Region 9 Economic Development District will host two discussions Wednesday for local government and business leaders to learn more about the program and discuss the idea of forming a Regional Center in Durango. Mikki Canton, an attorney working to help Miami-Dade County and the city of Miami become a Regional Center, will speak about her experience with the program and answer questions.

“The Durango conversation is just beginning,” Canton said. “I think it’s wonderful (that) they’re taking a very serious look at it.”

The EB-5 program has exploded in the years since the economic recession with 14,085 of the 23,560 applications from foreign investors coming since 2008. The number of regional centers also has skyrocketed, increasing from 26 to 226 between 2004 and February of this year.

“It’s a confluence of supply of wealth overseas and demand for capital in U.S.,” said Peter Joseph, executive director of Association to Invest in the USA, a trade organization for the EB-5 Regional Center program. “We’re on pace to have another record-breaking year.”

More than 90 percent of immigrant investors put money into Regional Center-affiliated enterprises, according to the latest data available from the U.S. Citizenship and Immigration Services, or USCIS.

There are four regional centers in Colorado. One center, the Colorado Regional Center, formed in 2011 and has funneled about $80 million in EB-5 money into a recently completed $370 million residential and commercial development in Vail.

Getting authorized as a Regional Center “took twice as long as we intended and cost three times as much,” said Chet Schwartz, manager of the Colorado Regional Center.

Canton estimated the cost to create a private regional center could run between $400,000 and $500,000.

To sustain their operations, the centers charge an administrative fee that is usually 10 percent of the investment amount.

The program does have its skeptics. The way immigration services counts jobs created by EB-5-funded projects has been criticized by the Government Accountability Office. In 2005, the GAO reported that it was almost impossible to nail down the actual number of jobs created by the EB-5 program because all of the jobs created by a project are attributed to the immigrant investor, even if the project also was funded by investors outside of the EB-5 program.

“USCIS adjudicators only ensure that each business created the minimum requirement of at least 10 jobs but do not apportion the creation of additional jobs between EB-5 investors and non-EB-5 investors,” the report said.
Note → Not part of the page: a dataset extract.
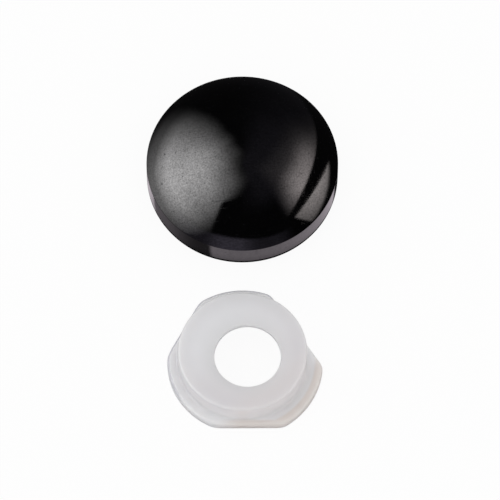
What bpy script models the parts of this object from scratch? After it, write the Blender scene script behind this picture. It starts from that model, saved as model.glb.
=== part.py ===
"""A two-piece screw cover cap: a domed snap cap, and the lobed washer that it snaps over.

The pieces lie side by side on the ground. The cap stands on its rim. The washer lies upside
down: its round foot is up, and its flange is on the ground. In use the foot sits on the panel,
the screw's head lies in the countersink on the flange side, and the bead inside the cap's wall
snaps under the flange's three lobes.

Lengths are in metres and angles in degrees. +Y points from the washer to the cap, and +Z up.
"""

import math

import bmesh
import bpy

# Dome cap
CAP_RADIUS = 0.0090
DOME_RISE = 0.0051  # from the top of the straight wall to the top of the dome
DOME_SKIN = 0.0009
SHOULDER = 0.0001  # rounded ledge between the straight wall and the dome
SKIRT_WALL = 0.0014  # thickness of the straight wall above the bead
RIM_ROUND = 0.00015  # outer edge of the rim
RIM_LEAD_IN = 0.0002  # how much wider the mouth is than the bore above the bead
BEAD_SLOPE = 0.00035  # height of the bead's upper slope
BEAD_NOSE = 0.0004  # height of the bead's narrowest part

# Retaining washer
WASHER_HEIGHT = 0.0033
FLANGE_THICKNESS = 0.00116
FLANGE_ROUND = 0.0003
FLAT_DIRECTIONS = (-89.7, 33.7, 151.3)  # front, right and left flats
FLAT_DEPTHS = (0.00099, 0.00159, 0.00108)  # how far each flat lies inside the longest lobe
LOBE_SHORTFALLS = (0.0, 0.00029, 0.00049)  # right, back and left lobes against the longest one
CORNER_BLEND = 0.00029  # rounding where a lobe meets a flat
FOOT_STEP = 0.00148  # how far the foot lies inside the longest lobe
FOOT_ROUND = 0.00025
HOLE_RADIUS = 0.0031
HOLE_SHIFT = (0.00047, -0.0005)  # the hole lies a little off the foot's centre
LAND_HEIGHT = 0.0004  # straight part of the hole, next to the foot's face
FOOT_WALL = 0.00063  # thinnest wall round the recess for the screw's head

# Fits
CAP_CLEARANCE = 0.0001  # from the longest lobe to the cap's bore
DOME_CLEARANCE = 0.0001  # from the flange's rounded edge to the inside of the dome
BEAD_GRIP = 0.0006  # how far the bead reaches in past the longest lobe
BEAD_PLAY = 0.00015  # from the bead to the flange above it
PIECE_GAP = 0.00326  # between the cap and the washer as they lie
WASHER_SHIFT = 0.00003  # how far the washer lies to the right of the cap

# Finish
CAP_COLOUR = (0.01, 0.01, 0.012)
CAP_ROUGHNESS = 0.12
WASHER_COLOUR = (0.62, 0.62, 0.64)
WASHER_ROUGHNESS = 0.42
WASHER_TRANSLUCENCY = 0.4

# Fineness of the round shapes
TURN_STEPS = 64
DOME_STEPS = 15
INNER_DOME_STEPS = 12
ROUND_STEPS = 3
OUTLINE_STEPS = 120
SHARP_ANGLE = 30.0
MERGE_DISTANCE = 0.00001
STRAIGHT_ANGLE = 0.1  # faces and edges that turn less than this are made one
CUTTER_MARGIN = 0.001

# Sizes that follow from the ones above
BORE_RADIUS = CAP_RADIUS - SKIRT_WALL
LONGEST_LOBE = BORE_RADIUS - CAP_CLEARANCE
LOBE_RADII = [LONGEST_LOBE - shortfall for shortfall in LOBE_SHORTFALLS]
FLAT_DISTANCES = [LONGEST_LOBE - depth for depth in FLAT_DEPTHS]
FOOT_RADIUS = LONGEST_LOBE - FOOT_STEP
RECESS_RADIUS = FOOT_RADIUS - FOOT_WALL - math.hypot(*HOLE_SHIFT)
COUNTERSINK_DEPTH = RECESS_RADIUS - HOLE_RADIUS  # a countersink of 90 degrees

DOME_FOOT_RADIUS = CAP_RADIUS - SHOULDER
DOME_RADIUS = (DOME_FOOT_RADIUS**2 + DOME_RISE**2) / (2 * DOME_RISE)
INNER_DOME_RADIUS = DOME_RADIUS - DOME_SKIN
# In use the flange's rounded upper edge lies close under the dome, which sets the dome's height.
EDGE_REACH = INNER_DOME_RADIUS - DOME_CLEARANCE - FLANGE_ROUND
EDGE_RADIUS = LONGEST_LOBE - FLANGE_ROUND
DOME_CENTRE = WASHER_HEIGHT - FLANGE_ROUND - math.sqrt(EDGE_REACH**2 - EDGE_RADIUS**2)
WALL_HEIGHT = DOME_CENTRE + math.sqrt(DOME_RADIUS**2 - DOME_FOOT_RADIUS**2)
BEAD_TOP = WASHER_HEIGHT - FLANGE_THICKNESS - BEAD_PLAY
BEAD_RADIUS = LONGEST_LOBE - BEAD_GRIP


def arc(centre_x, centre_z, radius, start, end, steps):
    """Points (x, z) on an arc. Angles are measured from +X towards +Z."""
    points = []
    for step in range(steps + 1):
        angle = math.radians(start + (end - start) * step / steps)
        points.append((centre_x + radius * math.cos(angle), centre_z + radius * math.sin(angle)))
    return points


def cap_profile():
    """The cap's section, from the top of the dome down the outside and back up the inside."""
    foot_angle = math.degrees(math.acos(DOME_FOOT_RADIUS / DOME_RADIUS))
    bore_angle = math.degrees(math.acos(BORE_RADIUS / INNER_DOME_RADIUS))
    outside = arc(0, DOME_CENTRE, DOME_RADIUS, 90, foot_angle, DOME_STEPS)
    shoulder = arc(DOME_FOOT_RADIUS, WALL_HEIGHT - SHOULDER, SHOULDER, 90, 0, ROUND_STEPS)
    rim = arc(CAP_RADIUS - RIM_ROUND, RIM_ROUND, RIM_ROUND, 0, -90, ROUND_STEPS)
    bead = [
        (BORE_RADIUS + RIM_LEAD_IN, 0),
        (BEAD_RADIUS, BEAD_TOP - BEAD_SLOPE - BEAD_NOSE),
        (BEAD_RADIUS, BEAD_TOP - BEAD_SLOPE),
        (BORE_RADIUS, BEAD_TOP),
    ]
    inside = arc(0, DOME_CENTRE, INNER_DOME_RADIUS, bore_angle, 90, INNER_DOME_STEPS)
    return outside + shoulder[1:] + rim + bead + inside


def foot_profile():
    """The washer's foot, down to where it is well inside the flange."""
    edge = arc(FOOT_RADIUS - FOOT_ROUND, WASHER_HEIGHT - FOOT_ROUND, FOOT_ROUND, 90, 0, ROUND_STEPS)
    return [(0, WASHER_HEIGHT)] + edge + [(FOOT_RADIUS, FLANGE_ROUND), (0, FLANGE_ROUND)]


def hole_profile():
    """The screw hole, its countersink and the recess for the screw's head, as one cutter."""
    land_bottom = WASHER_HEIGHT - LAND_HEIGHT
    countersink_bottom = land_bottom - COUNTERSINK_DEPTH
    bottom = min(countersink_bottom, 0) - CUTTER_MARGIN
    return [
        (0, WASHER_HEIGHT + CUTTER_MARGIN),
        (HOLE_RADIUS, WASHER_HEIGHT + CUTTER_MARGIN),
        (HOLE_RADIUS, land_bottom),
        (RECESS_RADIUS, countersink_bottom),
        (RECESS_RADIUS, bottom),
        (0, bottom),
    ]


def flange_radius(angle):
    """Distance from the washer's centre to the flange's edge: lobes cut by three flats."""
    first = FLAT_DIRECTIONS[0]
    passed = [(angle - first) % 360 >= direction - first for direction in FLAT_DIRECTIONS]
    lobe = LOBE_RADII[sum(passed) - 1]
    facing = [math.cos(math.radians(angle - direction)) for direction in FLAT_DIRECTIONS]
    flat = min(distance / cosine for distance, cosine in zip(FLAT_DISTANCES, facing) if cosine > 0)
    blend = max(CORNER_BLEND - abs(lobe - flat), 0)
    return min(lobe, flat) - blend**2 / (4 * CORNER_BLEND)


def flange_outline():
    points = []
    for step in range(OUTLINE_STEPS):
        angle = 360 * step / OUTLINE_STEPS
        radius = flange_radius(angle)
        points.append((radius * math.cos(math.radians(angle)), radius * math.sin(math.radians(angle))))
    return points


def new_collection(name):
    collection = bpy.data.collections.new(name)
    bpy.context.scene.collection.children.link(collection)
    return collection


def new_object(name, data, collection, location):
    piece = bpy.data.objects.new(name, data)
    piece.location = location
    collection.objects.link(piece)
    return piece


def turned(name, profile, collection, location):
    """A solid turned about the Z axis from a profile of (x, z) points."""
    mesh = bpy.data.meshes.new(name)
    edges = [(index, index + 1) for index in range(len(profile) - 1)]
    mesh.from_pydata([(x, 0, z) for x, z in profile], edges, [])
    piece = new_object(name, mesh, collection, location)
    turn = piece.modifiers.new("turn", "SCREW")
    turn.steps = TURN_STEPS
    turn.render_steps = TURN_STEPS
    turn.use_merge_vertices = True
    turn.merge_threshold = MERGE_DISTANCE
    return piece


def extruded(name, outline, thickness, collection, location):
    """A flat closed outline given a thickness, standing on z = 0."""
    curve = bpy.data.curves.new(name, "CURVE")
    curve.dimensions = "2D"
    curve.fill_mode = "BOTH"
    curve.extrude = thickness / 2
    spline = curve.splines.new("POLY")
    spline.points.add(len(outline) - 1)
    for point, (x, y) in zip(spline.points, outline):
        point.co = (x, y, 0, 1)
    spline.use_cyclic_u = True
    source = new_object(name + "_outline", curve, collection, (0, 0, 0))
    bpy.context.view_layer.update()
    mesh = evaluated_mesh(source)
    bpy.data.objects.remove(source)
    solid = bmesh.new()
    solid.from_mesh(mesh)
    bmesh.ops.remove_doubles(solid, verts=solid.verts, dist=MERGE_DISTANCE)
    straight = math.radians(STRAIGHT_ANGLE)
    bmesh.ops.dissolve_limit(solid, angle_limit=straight, verts=solid.verts, edges=solid.edges)
    bmesh.ops.translate(solid, verts=solid.verts, vec=(0, 0, thickness / 2))
    solid.to_mesh(mesh)
    solid.free()
    return new_object(name, mesh, collection, location)


def evaluated_mesh(piece):
    graph = bpy.context.evaluated_depsgraph_get()
    return bpy.data.meshes.new_from_object(piece.evaluated_get(graph))


def join_or_cut(piece, other, operation):
    boolean = piece.modifiers.new(other.name, "BOOLEAN")
    boolean.operation = operation
    boolean.solver = "EXACT"
    boolean.object = other
    other.hide_render = True
    other.display_type = "WIRE"


def finish(piece, material):
    """Applies a piece's modifiers and shades it smooth, apart from its sharp edges."""
    mesh = evaluated_mesh(piece)
    piece.modifiers.clear()
    piece.data = mesh
    mesh.shade_smooth()
    mesh.set_sharp_from_angle(angle=math.radians(SHARP_ANGLE))
    mesh.materials.clear()
    mesh.materials.append(material)


def plastic(name, colour, roughness, translucency):
    material = bpy.data.materials.new(name)
    material.use_nodes = True
    shader = material.node_tree.nodes["Principled BSDF"]
    shader.inputs["Base Color"].default_value = (*colour, 1)
    shader.inputs["Roughness"].default_value = roughness
    shader.inputs["Metallic"].default_value = 0
    shader.inputs["Subsurface Weight"].default_value = translucency
    shader.inputs["Subsurface Scale"].default_value = FLANGE_THICKNESS
    material.diffuse_color = (*colour, 1)
    return material


def make_cap(parts, location):
    cap = turned("dome_cap", cap_profile(), parts, location)
    finish(cap, plastic("black_gloss_plastic", CAP_COLOUR, CAP_ROUGHNESS, 0))


def make_washer(parts, cutters, location):
    washer = extruded("retaining_washer", flange_outline(), FLANGE_THICKNESS, parts, location)
    rounding = washer.modifiers.new("rim", "BEVEL")
    rounding.width = FLANGE_ROUND
    rounding.segments = ROUND_STEPS
    rounding.limit_method = "ANGLE"
    rounding.angle_limit = math.radians(SHARP_ANGLE)
    foot = turned("washer_foot", foot_profile(), cutters, location)
    join_or_cut(washer, foot, "UNION")
    hole_place = (location[0] + HOLE_SHIFT[0], location[1] + HOLE_SHIFT[1], location[2])
    hole = turned("screw_hole", hole_profile(), cutters, hole_place)
    join_or_cut(washer, hole, "DIFFERENCE")
    bpy.context.view_layer.update()
    finish(washer, plastic("milky_plastic", WASHER_COLOUR, WASHER_ROUGHNESS, WASHER_TRANSLUCENCY))


def main():
    for leftover in list(bpy.data.objects):
        bpy.data.objects.remove(leftover)
    parts = new_collection("screw_cover_cap")
    cutters = new_collection("cutters")
    # The origin is the middle of both pieces' ground area: x = 0 at the cap's centre, and
    # y = 0 halfway between the cap's back and the washer's front.
    centre_distance = CAP_RADIUS + PIECE_GAP + flange_radius(90)
    washer_front = min(y for x, y in flange_outline())
    cap_y = (centre_distance - washer_front - CAP_RADIUS) / 2
    make_cap(parts, (0, cap_y, 0))
    make_washer(parts, cutters, (WASHER_SHIFT, cap_y - centre_distance, 0))


main()
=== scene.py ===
"""The looks of the screw cover cap: its fine surfaces, materials, studio light and camera.

The CAD model is the fixed frame. Two pieces stand for its two nodes: the glossy black cap and
the milky washer. Lengths are in metres and angles in degrees.
"""

import math

import bmesh
import bpy
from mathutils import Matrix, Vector


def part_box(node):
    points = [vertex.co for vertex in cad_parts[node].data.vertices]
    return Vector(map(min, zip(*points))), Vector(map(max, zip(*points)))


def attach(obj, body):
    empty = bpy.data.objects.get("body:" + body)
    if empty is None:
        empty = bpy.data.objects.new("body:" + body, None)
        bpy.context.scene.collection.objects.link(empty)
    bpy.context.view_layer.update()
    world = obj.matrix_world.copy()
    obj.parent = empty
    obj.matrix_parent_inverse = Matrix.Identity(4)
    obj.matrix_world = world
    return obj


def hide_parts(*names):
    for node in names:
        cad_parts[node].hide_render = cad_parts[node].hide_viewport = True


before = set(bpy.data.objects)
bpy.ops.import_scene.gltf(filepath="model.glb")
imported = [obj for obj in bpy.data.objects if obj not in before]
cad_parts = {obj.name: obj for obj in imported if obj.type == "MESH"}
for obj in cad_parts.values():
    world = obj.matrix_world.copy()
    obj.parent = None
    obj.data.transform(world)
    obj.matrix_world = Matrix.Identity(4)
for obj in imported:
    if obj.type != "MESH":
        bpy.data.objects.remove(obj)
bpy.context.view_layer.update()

MM = 0.001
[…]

The endeavor is risky for investors, and there is no guarantee they will receive a green card in exchange for their investment. Only about 20 percent, or about 4,900 immigrants who initially applied for the program, received permanent visas in the program’s history, according to USCIS numbers.

Recent news reports have told stories of investors who were lured into bogus investments that fell through, leaving them out hundreds of thousands of dollars and ineligible for a green card.

The Securities and Exchange Commission oversees investment opportunities offered by the EB-5 program, but it only recently has started to get involved in actively regulating the program, Canton said.

In February, the commission announced charges against Anshoo Sethi, the man behind the Intercontinental Regional Center Trust of Chicago, alleging that he fraudulently sold more than $145 million in securities and collected $11 million in administrative fees on a project that was almost completely fabricated.

Those involved in EB-5 centers agreed that regulatory involvement is a good thing for the program, though Schwartz admitted the program could use some fundamental improvements.

“If I were king of the world, I would rewrite this and have a capitalization requirement that regional centers have to put capital into projects and that they have to have certain experience levels in investing,” he said.

On the other hand, too much regulation also has the risk of paralyzing the system, he said.



Region 9 Economic Development District will hold two meetings Wednesday at the Strater Hotel to hear specific details about the EB-5 program and the types of projects it might fund.

There will be a breakfast meeting at 8 a.m. for the private sector and general public, and a lunch meeting at noon intended for local government representatives.